Mayock was appointed the inaugural vice chancellor at the University of Colorado Boulder in March. He’s already shaping new master’s programs for integrating sustainability into business, engineering and policy. Mayock is also coordinating development of a new classification from the Carnegie Foundation for the Advancement that will recognize colleges and universities that include climate action as part of their mission.
“I’m really buoyed by being here,” he said.
AI debate gets more nuanced
Plenty of companies in attendance were willing to talk about how artificial intelligence stands to accelerate both their company’s environmental agenda and revenue growth.
Packaging company Ranpak, which counts Amazon and Walmart among its many big-name customers, is already deploying AI for applications such as rightsizing packages or detecting how much cushioning is needed to protect items in them. “What excites me, frankly, is the stuff that we haven’t figured out yet … the problems that haven’t even been identified yet that can be solved with all of this data,” said David Murgio, chief sustainability officer at the company.
NVIDIA’s head of sustainability, Josh Parker, downplayed ominous predictions about AI load growth that could strain the U.S. grid, suggesting that the electrification of vehicles and industrial loads is a bigger load factor over time and AI plays an important role in easing bottlenecks.
“AI is helping us modernize the grid, helping us integrate renewables and batteries,” he said during one panel.
NVIDIA’s influence on the AI ecosystem cannot be understated. Its chips are at the center of data center buildouts by Amazon Web Services, Google and Microsoft, and the company Sept. 22 announced a deal to invest up to $100 billion in OpenAI’s infrastructure ramp-up.
Natural gas isn’t going away
The biggest tech companies are spending billions of dollars on the AI data center buildout. To tame the associated emissions they’re investing in creative contracts to keep nuclear power on the grid, support new nuclear technologies and add emerging generation options, such as geothermal.
Here’s the thing few of them are talking about: 40 percent of the electricity powering U.S. data centers comes from natural gas, and it will be the biggest contributor of additional capacity between 2025 and 2030, according to the International Energy Agency.
Meta’s big $10 billion project in Louisiana, as one example, will require three new gas turbines. Elsewhere, natural gas plants that weren’t running at full capacity are being commissioned for more load, said Julio Friedmann, chief scientist for carbon removal advisory firm Carbon Direct. “The thing that people don’t talk about, the hidden aspect of what’s actually happening, is that the easiest thing to do is just ramp up existing natural gas capacity,” he said.
While the tech firms are investing in as much renewable energy as possible to counter this rise, the Trump administration is making those deals tougher to complete. It plans to stop the retirement of aged coal power plants, for example, and U.S. Department of Energy Secretary Chris Wright last week said data center operators should be prepared to shoulder the burden of their loads by co-locating near specific sources. That’s what Amazon plans to do, for example, near a nuclear plant in Pennsylvania.
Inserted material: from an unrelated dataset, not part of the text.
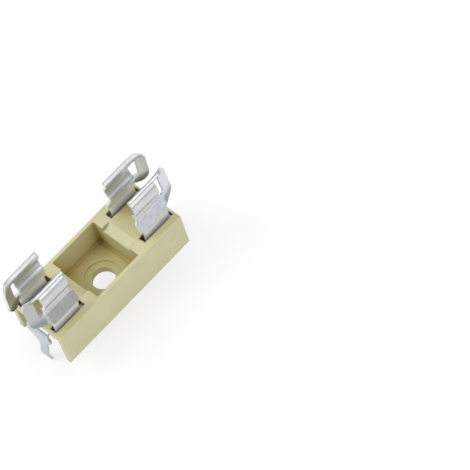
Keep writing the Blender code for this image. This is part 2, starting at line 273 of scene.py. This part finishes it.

Natural gas is a better alternative than coal, although much of the capacity being added is “uncontrolled,” meaning the methane emissions are vented into the atmosphere, Friedmann said. Adding carbon capture and storage to natural gas facilities presents one potential solution, but the U.S. Environmental Protection Agency’s plan to kill the Greenhouse Gas Reporting Program could make it harder — if not impossible — for companies to tap into the 45Q tax incentives for those projects.
“The other thing is that all of this action on natural gas means the prices are going up, which is making all of this more expensive,” Friedmann said.